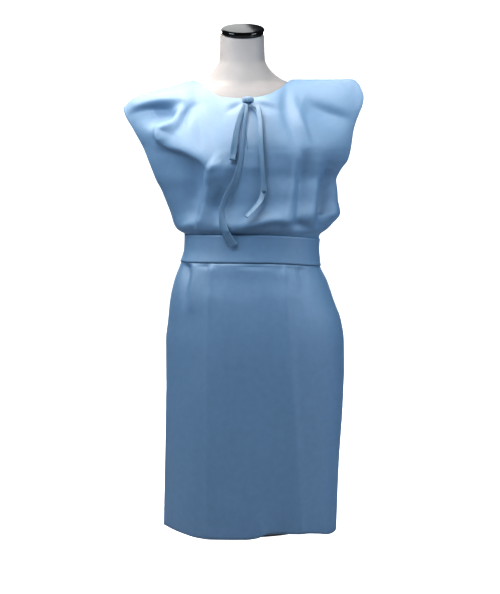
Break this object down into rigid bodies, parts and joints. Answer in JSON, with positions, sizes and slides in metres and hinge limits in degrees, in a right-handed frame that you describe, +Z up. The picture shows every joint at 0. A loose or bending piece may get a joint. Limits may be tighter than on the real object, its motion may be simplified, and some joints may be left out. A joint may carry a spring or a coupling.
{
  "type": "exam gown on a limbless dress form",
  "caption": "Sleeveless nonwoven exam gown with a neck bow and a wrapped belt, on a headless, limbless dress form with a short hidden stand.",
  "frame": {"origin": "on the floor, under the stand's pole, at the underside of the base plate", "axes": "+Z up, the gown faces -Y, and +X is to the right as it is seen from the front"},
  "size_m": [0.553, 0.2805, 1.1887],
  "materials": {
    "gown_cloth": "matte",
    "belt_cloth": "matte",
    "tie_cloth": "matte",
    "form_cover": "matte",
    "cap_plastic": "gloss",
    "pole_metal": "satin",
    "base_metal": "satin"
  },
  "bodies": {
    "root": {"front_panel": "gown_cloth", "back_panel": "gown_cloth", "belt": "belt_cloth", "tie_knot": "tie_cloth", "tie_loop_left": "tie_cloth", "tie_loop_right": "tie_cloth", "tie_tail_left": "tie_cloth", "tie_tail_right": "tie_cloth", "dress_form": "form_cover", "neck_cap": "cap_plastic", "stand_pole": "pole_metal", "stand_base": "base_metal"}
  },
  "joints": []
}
☆ ☆ ☆ ☆ ☆ ☆ ☆
Return all of the data precisely as it appears.

[Task response]
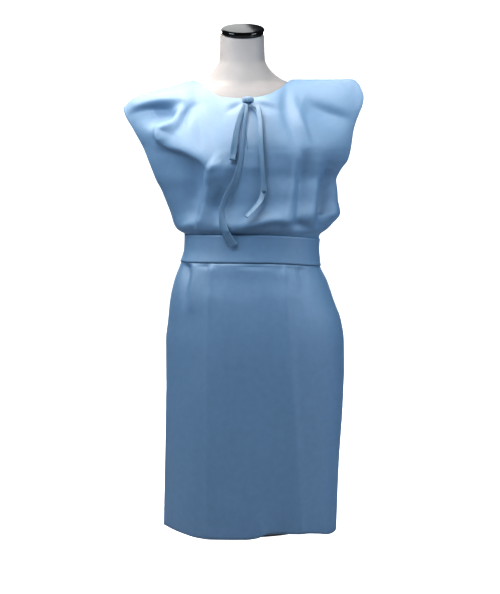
Break this object down into rigid bodies, parts and joints. Answer in JSON, with positions, sizes and slides in metres and hinge limits in degrees, in a right-handed frame that you describe, +Z up. The picture shows every joint at 0. A loose or bending piece may get a joint. Limits may be tighter than on the real object, its motion may be simplified, and some joints may be left out. A joint may carry a spring or a coupling.
{
  "type": "exam gown on a limbless dress form",
  "caption": "Sleeveless nonwoven exam gown with a neck bow and a wrapped belt, on a headless, limbless dress form with a short hidden stand.",
  "frame": {"origin": "on the floor, under the stand's pole, at the underside of the base plate", "axes": "+Z up, the gown faces -Y, and +X is to the right as it is seen from the front"},
  "size_m": [0.553, 0.2805, 1.1887],
  "materials": {
    "gown_cloth": "matte",
    "belt_cloth": "matte",
    "tie_cloth": "matte",
    "form_cover": "matte",
    "cap_plastic": "gloss",
    "pole_metal": "satin",
    "base_metal": "satin"
  },
  "bodies": {
    "root": {"front_panel": "gown_cloth", "back_panel": "gown_cloth", "belt": "belt_cloth", "tie_knot": "tie_cloth", "tie_loop_left": "tie_cloth", "tie_loop_right": "tie_cloth", "tie_tail_left": "tie_cloth", "tie_tail_right": "tie_cloth", "dress_form": "form_cover", "neck_cap": "cap_plastic", "stand_pole": "pole_metal", "stand_base": "base_metal"}
  },
  "joints": []
}